Also habe ich meine Sachen gepackt, um in der beschaulichen Umgebung eines altehrwürdigen Klosters zur Ruhe und möglicherweise gar zu mir selbst zu finden.
Kurz vor dem Mittagessen komme ich dort an und habe gerade noch Zeit, meine Zelle zu beziehen und meine Sachen in eine Art Spind zu räumen, an dessen Tür mir ein Bild der Heiligen Mutter Gottes als Pinup entgegen lächelt. Na, ob dem Herrgott das gefallen würde...
Dann mache ich mich auf den Weg in den Speisesaal. Ich werde an einen Tisch für externe Gäste geführt, an dem drei Gedecke aufgelegt sind. Da bin ich ja mal gespannt.
Nebenan ist eine lange Tischreihe für mindestens zwanzig Personen eingedeckt. Ich dachte eigentlich, hier lebe nur noch eine Handvoll Mönche. Aber ich lasse mich gern eines Besseren belehren.

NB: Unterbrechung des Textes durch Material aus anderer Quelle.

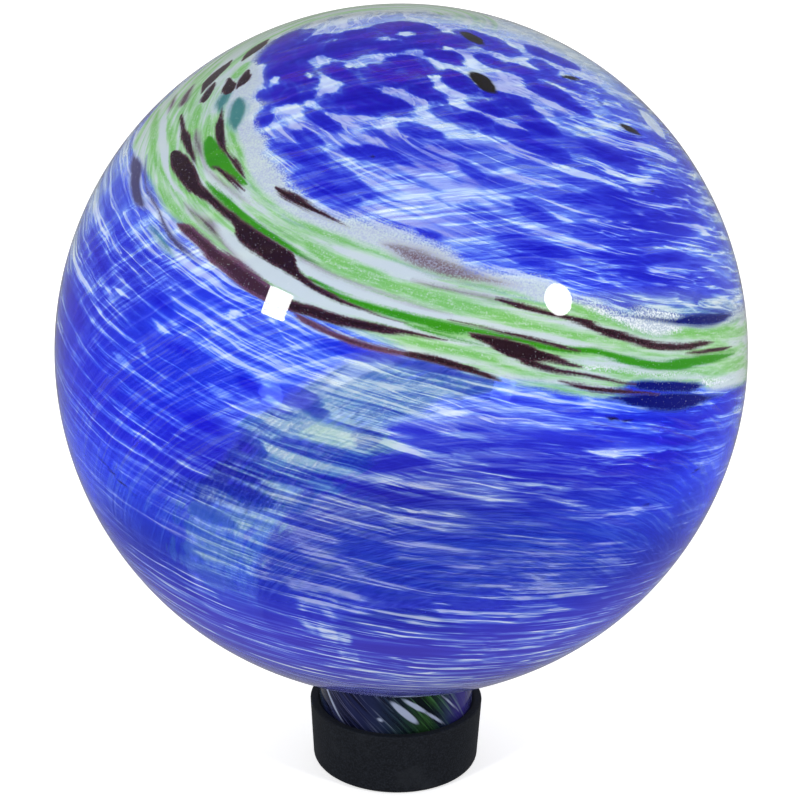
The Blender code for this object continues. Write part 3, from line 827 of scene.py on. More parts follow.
def band_places(sizes, points):
    """Where each point is on the band: how far along it and across it in millimetres, and 1 within its reach.
    Along is the way's length up to its nearest point, and across is the distance from there, upwards."""
    ball = sizes.diameter / 2
    way = unit_points(*smooth_way(BAND_WAY, STEPS_BAND_LEG).T)
    steps = np.linalg.norm(np.diff(way, axis=0), axis=1)
    length = np.concatenate([[0], np.cumsum(steps)]) * ball
    onward = np.gradient(way, axis=0)
    onward /= np.linalg.norm(onward, axis=1)[:, None]
    upward = np.cross(way, onward)
    points = on_unit_ball(sizes, points)
    nearest = np.concatenate([(part @ way.T).argmax(axis=1) for part in np.array_split(points, 40)])
    away = (points - way[nearest]) * ball
    along = length[nearest] + (away * onward[nearest]).sum(axis=1)
    across = (away * upward[nearest]).sum(axis=1)
    near = (np.abs(across - BAND_MIDDLE) < BAND_REACH) & (along > 0) & (along < length[-1])
    thick = 1 - THINS_BY * np.clip((along / MM - BAND_THINS) / THINS_WITHIN, 0, 1)
    return np.stack([along / MM, across / MM, near * thick], axis=-1)


def swirl_slope(sine):
    """How many radians of latitude the swirl comes down for each radian that it turns, from a latitude's
    sine."""
    return 0.13 + 0.22 * ((1 + sine) / 2) ** 1.5 + 0.5 * np.maximum(sine, 0) ** 12


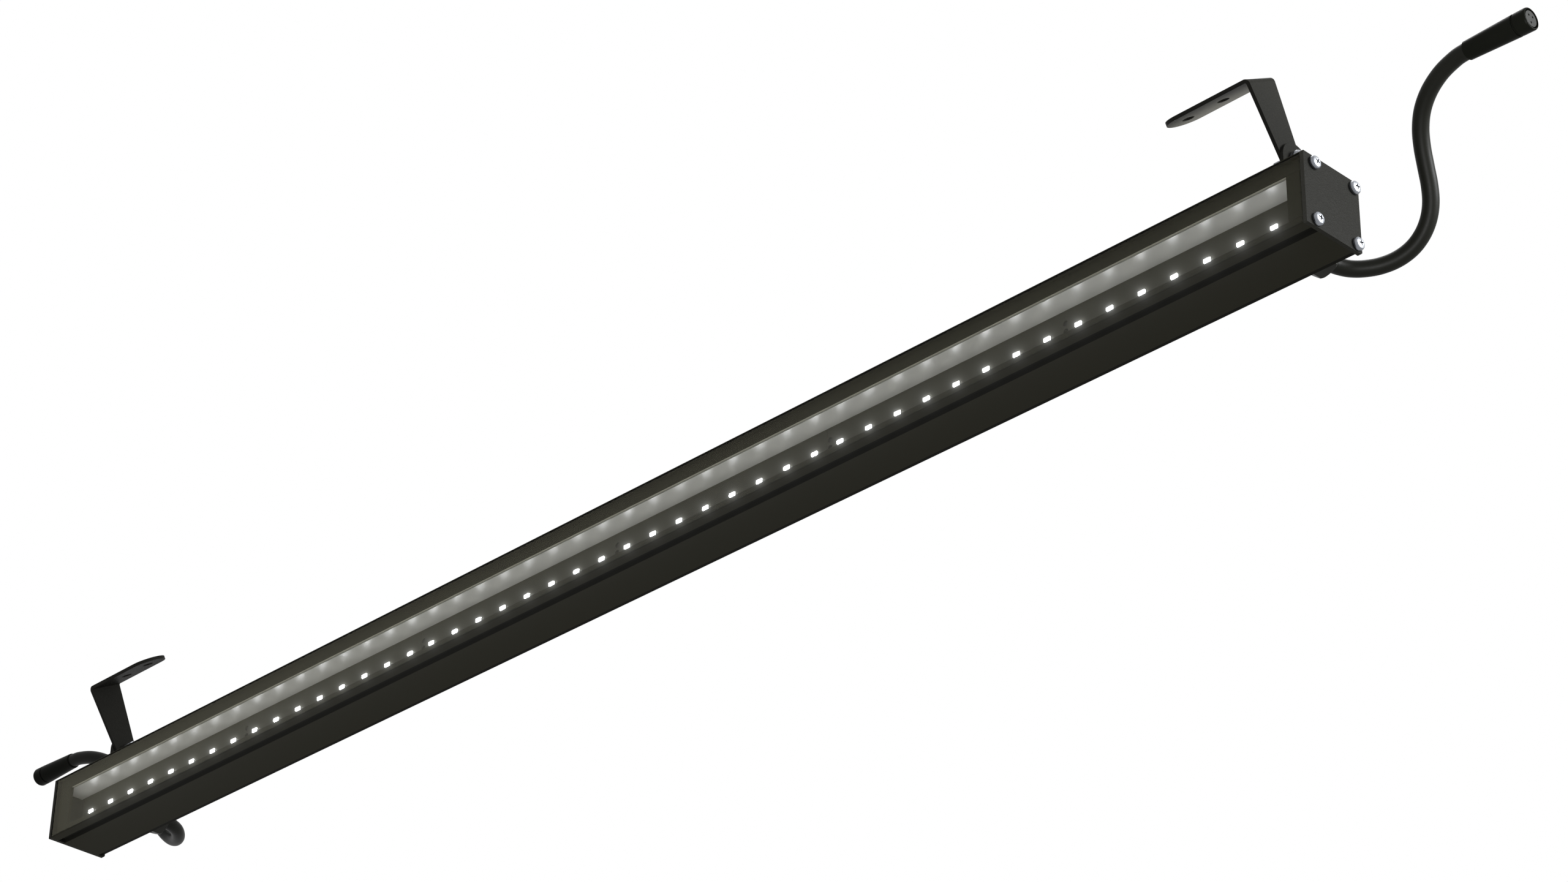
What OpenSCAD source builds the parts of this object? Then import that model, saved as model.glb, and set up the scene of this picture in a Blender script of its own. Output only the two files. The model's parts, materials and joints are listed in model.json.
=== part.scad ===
// Linear light fixture: an extruded housing with a glazed LED channel, two
// tilting end brackets and a short lead with a round connector at each end.
// Millimetres. +X runs along the length, -Y is the lit front, +Z is up.
// The origin is midway between the two bracket tabs, on their fixing plane.

/* [Housing] */
// depth of the housing, front to back
housing_depth = 40; // [36:0.5:48]
// height of the housing
housing_height = 40.15; // [36:0.05:46]
// length of the aluminium extrusion
extrusion_length = 1004.6; // [400:0.1:1500]
// thickness of the gasket under each end plate
gasket_thickness = 0.3; // [0.3:0.1:2]
// thickness of each end plate over the gasket
end_plate_thickness = 1.9; // [1.6:0.1:5]
// depth of each end plate, which reaches a little past the housing's back
end_plate_depth = 41.3; // [40.15:0.05:44]
// thickness of the outer walls
wall = 1.8; // [1.4:0.1:3]

/* [Front] */
// thickness of the front glass
glass_thickness = 3; // [2.5:0.1:6]
// how far the glass sits behind the front edge of the housing
glass_recess = 0.35; // [0.1:0.05:1]
// height of the housing's lip above and below the glass
lip = 0.65; // [0.5:0.05:2]
// width of the dark seal around the glass
seal_width = 0.55; // [0.4:0.05:2]
// width of the gap and its set-back seal at each end of the glass
end_seal_width = 0.5; // [0.4:0.1:3]
// middle of the window above the bottom of the housing
window_middle = 19.75; // [18:0.05:22]
// height of the window between the flanges
window_height = 25.9; // [20:0.1:30]
// length of the window
window_length = 982; // [380:1:1480]
// thickness of the flange behind the glass
flange_thickness = 2; // [1:0.1:3]

/* [LEDs] */
// number of LED boards in a row
board_count = 3; // [1:1:4]
// number of LEDs on each board
leds_per_board = 16; // [8:1:24]
// spacing of the LEDs on a board
led_pitch = 20.95; // [10:0.05:30]
// length of each LED board
board_length = 333.1; // [100:0.1:400]
// LED package width along the board
led_width = 4.1; // [2:0.1:6]
// LED package height
led_height = 2; // [1:0.1:6]
// thickness of an LED package
led_thickness = 1.1; // [0.5:0.05:2]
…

Doch kein Mönch, sondern eine Nonne betritt den Raum. Sie sieht aus als kenne sie sich schon aus und kommt schnurstracks auf mich zugeeilt. „Ach, wie schön,“ sagt sie, „endlich nicht mehr allein am Tisch.“ Ich versuche nicht allzu sichtbar zu schlucken und dabei gleichzeitig einigermaßen freundlich zu lächeln. Das Ergebnis ist ein ausgiebiger Hustenanfall.
Sie klopft mir beherzt auf den Rücken, sie scheint weder zimperlich noch kontaktscheu zu sein. Während ich mir noch die Tränen abwische, beginnt sie mich auszufragen. Ich ringe benommen um Fassung. Das nutzt sie, um sich mit mir zu einem gemeinsamen Spaziergang nach dem Essen zu verabreden.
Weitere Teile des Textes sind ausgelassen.